Steve Howe-Red And White
This is a demo version of the Anderson, Bruford, Wakeman and Howe song Birthright. There is a certain raw charm to this rendition (although, even though it is a demo, it is much better produced and arranged than that term would lead one to believe). The guitar work here really stands out.
Esquire-Zone of O
A pop-rock sort of song, Zone of O is not particularly strong, but not overly weak either.
Earthworks and Bill Bruford-Up North
A solid jazz piece, this one sort of bridges the gap between traditional and more modern jazz forms.
Rick Wakeman-The Pyramids of Egypt
The early section of the cut is composed of textural keys with a spoken word, informative monologue about the pyramids. This section drops into a dramatic, keyboard dominated piece. This one contains some beautiful, if perhaps a bit pretentious, music.
Steve Howe-Roundabout
Taken from Not Necessarily Acoustic, this is an extremely abbreviated (just over 2 minutes) acoustic guitar and vocal rendition of the Yes classic performed by Mr. Howe.
Wakeman With Wakeman-Sync Or Swim
Featuring intricate work, Sync or Swim has a new age sort of feel in the early segments. However, a enthusiastic rock mode takes over after a time. This is a very competent cut.
Rick Wakeman-Arthur
Arthur is a live recording of this classic Wakeman solo work from the Myths and Legends of King Arthur album. A very strong and dramatic cut, it showcases Wakeman at his prime.
Yes-Close to the Edge
The intro on this performance seems a bit looser and more sonically open than the Yessongs recording. This makes the song seem somewhat fresh.
Disc 2
Wakeman With Wakeman-No Expense Spared
Exhibiting a very intriguing texture in the intro, this is a rock song with very fascinating sound structures. While exploring fresh ground, much of this piece has a very classic Wakeman feel to it. At times, the mode is perhaps a bit too no-frills (particularly the vocal segments), but this is quite a strong cut.
Jon Anderson-Say
Although this track, which is based in a techno mode with rap moments, is rather weak, the vocals are quite strong, and even include moments of scat.
Steve Howe-Walk Don`t Run
Starting in and returning to an acoustic mode, this is a lively version of this Ventures classic surf song.
Esquire-Tron Thomi:
A solid prog track, this one contains some strong moments, including some very Yesish arrangements. This is a strong number.
Jon Anderson-10 Million
Featuring a definite hip-hop feel, this one is quite intriguing.

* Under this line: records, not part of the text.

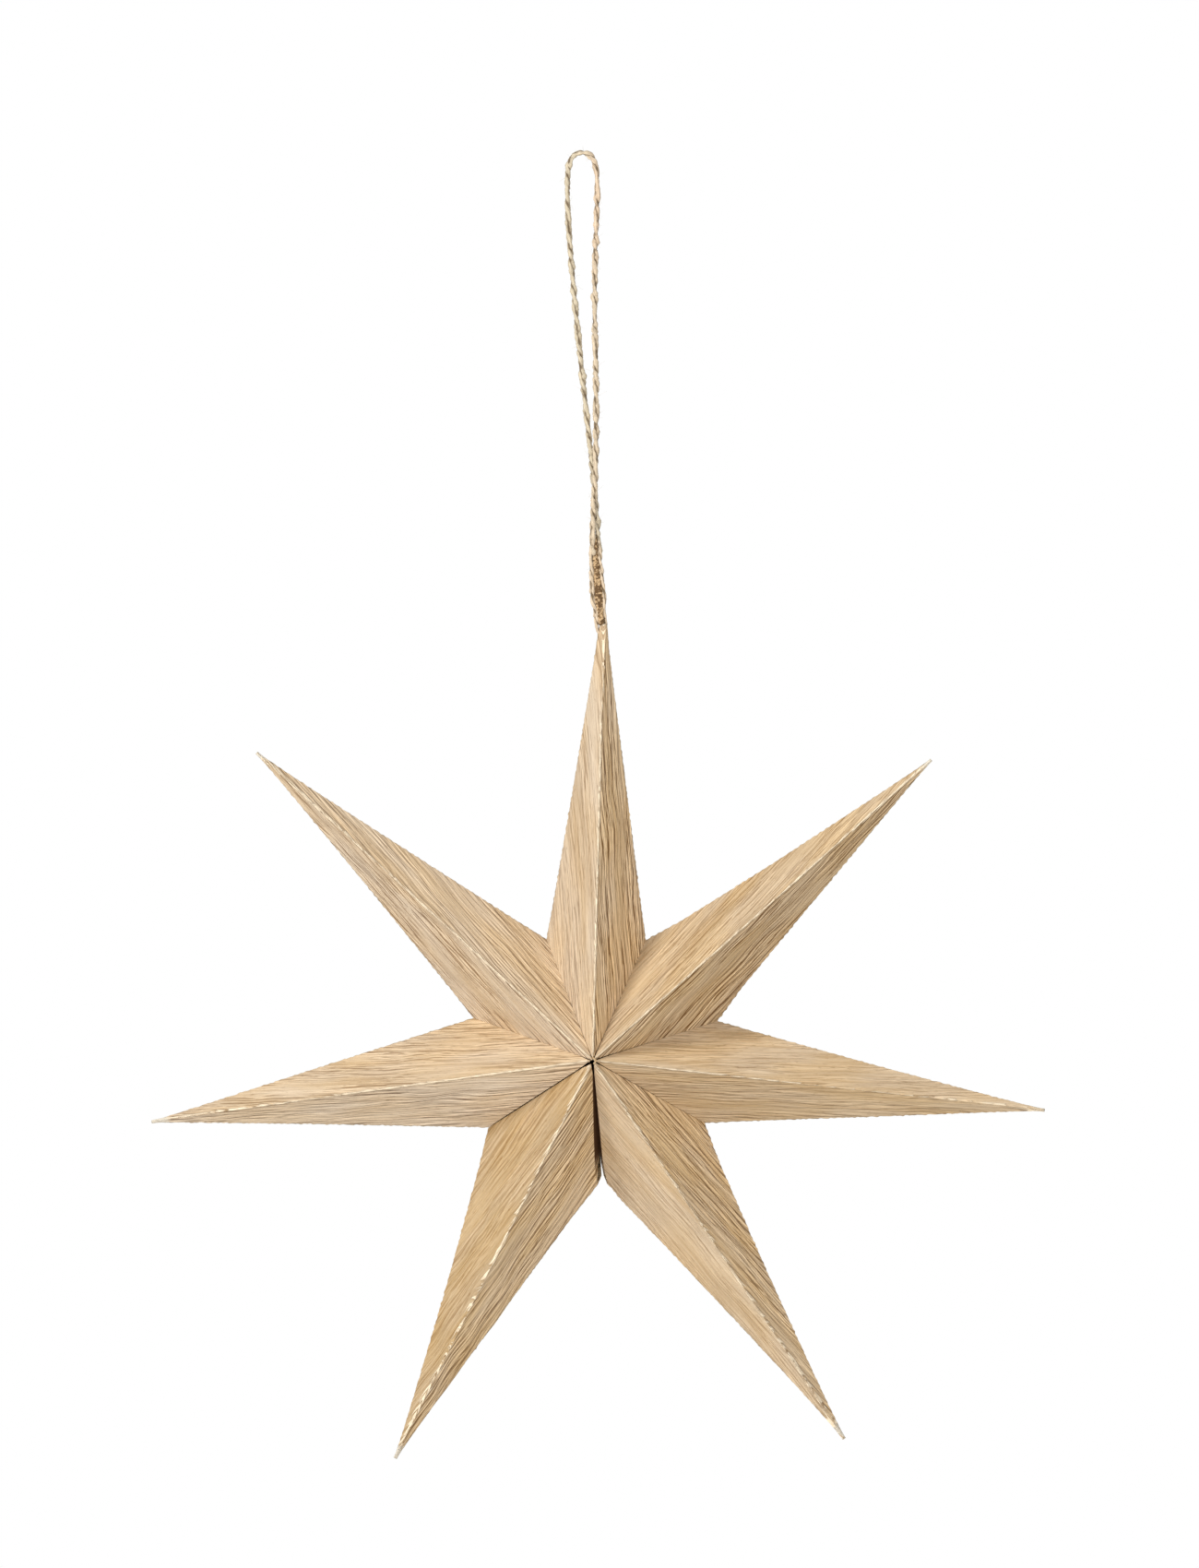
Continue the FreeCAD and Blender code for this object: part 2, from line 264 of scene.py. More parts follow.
def add(tree, kind, *values, sockets=None, **settings):
    """Add a node with its settings, and what its inputs hold or are linked to.

    Values go to the inputs in order, sockets name theirs. A node stands for its first result.
    """
    node = tree.nodes.new("ShaderNode" + kind)
    for name, value in settings.items():
        setattr(node, name, value)
    for key, value in [*enumerate(values), *(sockets or {}).items()]:
        if isinstance(value, bpy.types.Node):
            value = next(output for output in value.outputs if output.enabled)
        if isinstance(value, bpy.types.NodeSocket):
            tree.links.new(value, node.inputs[key])
        else:
            node.inputs[key].default_value = value
    return node


def new_material(name):
    """An empty material of that name, and its node tree."""
    material = bpy.data.materials.new(name)
    material.use_nodes = True
    material.node_tree.nodes.clear()
    return material, material.node_tree


def unit(vectors):
    """Each vector at length one."""
    return vectors / np.maximum(np.linalg.norm(vectors, axis=-1, keepdims=True), 1e-12)


def bell(distance, width):
    """Bell curve: one at no distance, e to the minus first at a width."""
    return np.exp(-(distance / width) ** 2)


def waver(x, scale, rng, waves=7):
    """Smooth random curve of about unit height: a sum of cosines of wavelengths round a scale."""
    steps = rng.uniform(0.45, 2.4, waves)
    turns = rng.uniform(0, 2 * np.pi, waves)
    return np.cos(x[..., None] / scale * steps * 2 * np.pi + turns).sum(-1) / math.sqrt(waves / 2)


def new_piece(name, points, faces, attributes, slot, material):
    """A mesh piece in place, with its face corners given as lists, on the root body."""
    mesh = bpy.data.meshes.new(name)
    mesh.from_pydata(points.tolist(), [], faces)
    for key, values in attributes.items():
        kind, channel = ("FLOAT", "value") if values.ndim == 1 else ("FLOAT_VECTOR", "vector")
        layer = mesh.attributes.new(key, kind, "POINT")
        layer.data.foreach_set(channel, values.astype(np.float32).ravel())
    mesh.polygons.foreach_set("use_smooth", np.ones(len(mesh.polygons), bool))
    mesh.validate()
    mesh.update()
    piece = bpy.data.objects.new(name, mesh)
    bpy.context.scene.collection.objects.link(piece)
    mesh.materials.append(material)
    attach(piece, "root")
    return piece


def grid_faces(rows, columns, start=0, closed=False, flip=False):
    """Quads of a grid of points stored row by row, as an array of four corners each."""
    r, c = np.meshgrid(np.arange(rows - 1), np.arange(columns if closed else columns - 1),
                       indexing="ij")
    right = (c + 1) % columns
    quads = np.stack([r * columns + c, r * columns + right,
                      (r + 1) * columns + right, (r + 1) * columns + c], -1).reshape(-1, 4) + start
    return quads[:, ::-1] if flip else quads


class Point:
    """Corners of one point, read from its card: centres, tip, side corners and blunt end."""

    def __init__(self, node, slit_side):
        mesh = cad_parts[node].data
        co = np.zeros(len(mesh.vertices) * 3)
        mesh.vertices.foreach_get("co", co)
        co = co.reshape(-1, 3)
        self.back = co[np.argmax(co[:, 1])]
        self.front = co[np.argmin(co[:, 1])]
        self.hub = self.back * (1, 0, 1)
        flat = (co[np.abs(co[:, 1]) < IN_PLANE] - self.hub)[:, [0, 2]]
        reach = np.linalg.norm(flat, axis=1)
        ends = flat[reach > reach.max() - NEAR_END]
        axis = unit(ends.mean(0))
        across = axis[0] * flat[:, 1] - axis[1] * flat[:, 0]
        corners = [flat[np.argmin(across)], flat[np.argmax(across)]]
        # The two side edges, run on past the cut, meet at the ideal tip
        cut_ends = [flat[np.argmax(reach * (sign * across >= -ON_AXIS))] for sign in (-1, 1)]
        run = [end - corner for end, corner in zip(cut_ends, corners)]
        along = np.linalg.solve(np.stack([run[0], -run[1]], 1), corners[1] - corners[0])[0]
        tip = corners[0] + run[0] * along
        self.axis = np.array([axis[0], 0, axis[1]])
        self.tip = self.hub + np.array([tip[0], 0, tip[1]])
        self.corners = [self.hub + np.array([c[0], 0, c[1]]) for c in corners]
        self.cut = max(np.linalg.norm(tip) - ends.mean(0) @ axis, BLUNT)
        self.slit_side = slit_side
        self.contact = None


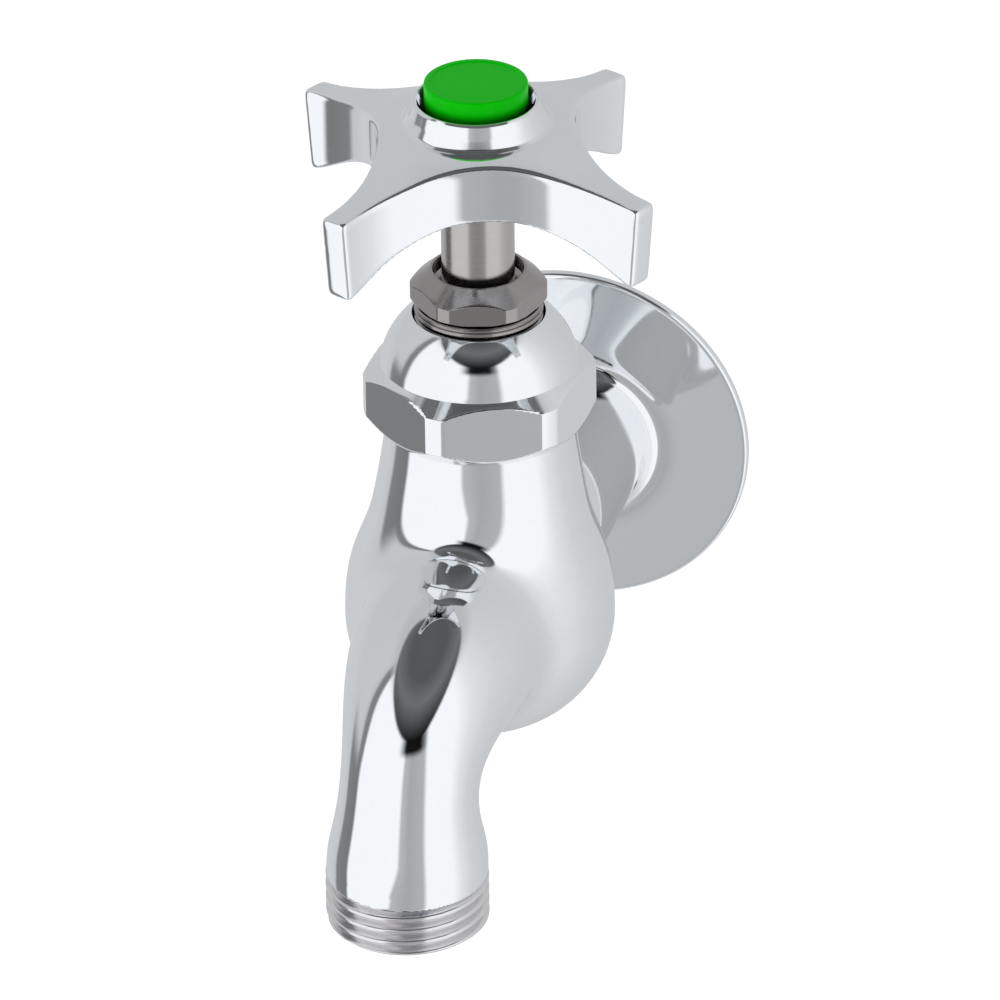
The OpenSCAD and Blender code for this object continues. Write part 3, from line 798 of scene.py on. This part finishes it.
def build_floor():
    h = FLOOR_HALF
    mesh = bpy.data.meshes.new("floor")
    mesh.from_pydata([(-h, -h, FLOOR_Z), (h, -h, FLOOR_Z), (h, h, FLOOR_Z), (-h, h, FLOOR_Z)],
                     [], [(0, 1, 2, 3)])
    floor = bpy.data.objects.new("floor", mesh)
    bpy.context.scene.collection.objects.link(floor)
    material = bpy.data.materials.new("pale_floor")
    material.use_nodes = True
    n = Nodes(material.node_tree)
    speck = n.noise(n.add("TexCoord").outputs["Object"], 3.0)
    surface = n.add("BsdfPrincipled", {
        "Base Color": n.ramp(speck, (0.3, 0.90), (0.7, 0.92)), "Roughness": 0.8,
        "Emission Color": (1, 1, 1, 1), "Emission Strength": 0.55})
    n.add("OutputMaterial", {"Surface": surface.outputs[0]})
    mesh.materials.append(material)
    floor.visible_glossy = False


def linear(level):
    """light that a polished chrome face shows as an 8-bit grey level"""
    c = level / 255
    light = c / 12.92 if c <= 0.04045 else ((c + 0.055) / 1.055) ** 2.4
    return light / 0.87                 # what chrome reflects


def build_studio():
    """soft studio: white cards left and right of the camera, grey wall behind, and a dark
    room above the camera. Its directions are fixed, wherever the camera goes."""
    world = bpy.data.worlds.new("studio")
    bpy.context.scene.world = world
    world.use_nodes = True
    n = Nodes(world.node_tree)
    direction = n.add("TexCoord").outputs["Generated"]

    def along(vector):
        return n.add("VectorMath", {0: direction, 1: vector},
                     operation="DOT_PRODUCT").outputs["Value"]

    def rise(value, start, end):
        return n.add("MapRange", {"Value": value, "From Min": start, "From Max": end},
                     interpolation_type="SMOOTHSTEP").outputs["Result"]

    def mix(factor, a, b):
        return n.add("Mix", {"Factor": factor, "A": a, "B": b}, data_type="FLOAT").outputs[0]

    # azimuth from the front of the studio and height above the horizon, in degrees
    ahead = along((math.sin(AZIMUTH), -math.cos(AZIMUTH), 0))
    right = along((math.cos(AZIMUTH), math.sin(AZIMUTH), 0))
    degrees = 180 / math.pi
    az = n.maths("MULTIPLY", n.maths("ARCTAN2", right, ahead), degrees)
    el = n.maths("MULTIPLY", n.maths("ARCSINE", along((0, 0, 1))), degrees)
    leftward = n.maths("MULTIPLY", az, -1.0)
    downward = n.maths("MULTIPLY", el, -1.0)

    # the left card's edges lean outwards below the horizon
    low = n.maths("MINIMUM", n.maths("MAXIMUM", n.maths("ADD", el, 10.0), -45.0), 12.0)
    inner = n.maths("MULTIPLY", rise(leftward, 0.0, 8.0), rise(leftward, 85.0, 50.0))
    lean = n.maths("MULTIPLY", n.maths("MULTIPLY", low, 0.55), inner)
    turn = n.maths("DIVIDE", n.maths("ADD", n.maths("SUBTRACT", az, lean), 180.0), 360.0)

    def round_the_room(bands):
        """grey round the horizon, from (azimuth, 8-bit level) bands"""
        return n.grey(n.ramp(turn, *[((a + 180) / 360, linear(v)) for a, v in bands]))

    front = [(-90, 245), (-22, 246), (-18, 182), (0, 166), (21, 176), (27, 246), (66, 245),
             (82, 222), (102, 206), (130, 198), (180, 188)]
    below = round_the_room([(-180, 192), (-135, 200), (-121, 194), (-116, 126), (-94, 118)]
                           + front)
    above = round_the_room([(-180, 190), (-106, 196), (-101, 190), (-98, 128), (-92, 122),
                            (-89, 245)] + front[1:])
    light = mix(rise(el, -8.0, 8.0), below, above)
    light = mix(rise(el, 46.0, 58.0), light, linear(184))           # ceiling
    light = mix(rise(downward, 50.0, 75.0), light, linear(205))     # floor

    # the dark room over the camera widens upwards
    widening = n.maths("MAXIMUM", n.maths("SUBTRACT", el, 41.0), 0.0)
    half_width = n.maths("ADD", n.maths("MULTIPLY", widening, 5.0), 21.0)
    inside = rise(n.maths("SUBTRACT", half_width, n.maths("ABSOLUTE", az)), -9.0, 9.0)
    inside = n.maths("MULTIPLY", inside, rise(el, 29.0, 35.0))
    room = n.ramp(n.maths("DIVIDE", el, 90.0), (0.0, linear(20)), (0.46, linear(18)),
                  (0.52, linear(60)), (0.66, linear(108)), (0.8, linear(84)), (1.0, linear(88)))
    light = mix(inside, light, n.grey(room))

    cool = n.add("CombineColor", {"Red": light, "Green": n.maths("MULTIPLY", light, 1.012),
                                  "Blue": n.maths("MULTIPLY", light, 1.03)}).outputs[0]
    seen = n.add("LightPath").outputs["Is Camera Ray"]
    lit = n.add("Background", {"Color": cool, "Strength": 1.0}).outputs[0]
    backdrop = n.add("Background", {"Color": (1, 1, 1, 1), "Strength": 1.0}).outputs[0]
    both = n.add("MixShader", {"Fac": seen, 1: lit, 2: backdrop}).outputs[0]
    n.add("OutputWorld", {"Surface": both})


def build_key_light():
    """one large soft lamp over the camera's left shoulder"""
    light = bpy.data.lights.new("soft_key", "AREA")
    light.shape = "RECTANGLE"
    light.size, light.size_y = 1.4, 1.0
    light.energy = 9.0
    lamp = bpy.data.objects.new("soft_key", light)
    bpy.context.scene.collection.objects.link(lamp)
    lamp.location = ORIGIN + Vector((-0.7, -1.1, 1.6))
    lamp.rotation_euler = (ORIGIN - lamp.location).to_track_quat("-Z", "Y").to_euler()
    lamp.visible_glossy = False


def build_camera():
    """a long lens, turned a little up and right of the point that it is placed about"""
    data = bpy.data.cameras.new("camera")
    data.sensor_width = SENSOR
    data.lens = FOCAL * SENSOR
    data.clip_start, data.clip_end = 0.05, 60
    camera = bpy.data.objects.new("camera", data)
    bpy.context.scene.collection.objects.link(camera)
    ca, sa, ce, se = math.cos(AZIMUTH), math.sin(AZIMUTH), math.cos(ELEVATION), math.sin(ELEVATION)
    back = Vector((sa * ce, -ca * ce, se))
    right = Vector((ca, sa, 0))
    up = back.cross(right)
    spot = ORIGIN + back * DISTANCE
    x = OFF_RIGHT * math.cos(ROLL) + OFF_UP * math.sin(ROLL)
    y = -OFF_RIGHT * math.sin(ROLL) + OFF_UP * math.cos(ROLL)
    look = (-back + right * (x / FOCAL) + up * (y / FOCAL)).normalized()
    side = right * math.cos(ROLL) + up * math.sin(ROLL)
    side = (side - look * side.dot(look)).normalized()
    over = side.cross(look)
    camera.matrix_world = Matrix((
        (side.x, over.x, -look.x, spot.x), (side.y, over.y, -look.y, spot.y),
        (side.z, over.z, -look.z, spot.z), (0, 0, 0, 1)))
    bpy.context.scene.camera = camera


build_floor()
build_studio()
build_key_light()
build_camera()
bpy.context.scene.view_settings.view_transform = "Standard"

Steve Howe-Excerpts From Tales From Topographic Oceans
This is a stripped down performance of sections of the Tales album. Taking away much of the layering of the original seems to heighten the emotional impact of much of this material. This is one of the standout cuts on the album.
Jon Anderson-The More You Know
This song has some of the textures of the Jon/Damian Anderson project Close to the Hype in places. Very modern, urban sounds make up the track, and the vocal work is very strong.
Rick Wakeman-Journey
The studio version being from the Journey to the Center of the Earth album, this is a strong live performance of a classic Wakeman piece.
This is a live rendition of Yes` arrangement of Paul Simon`s America. The piece has always been a crowd pleaser, although Yes has not frequently performed it. This is a powerful cut.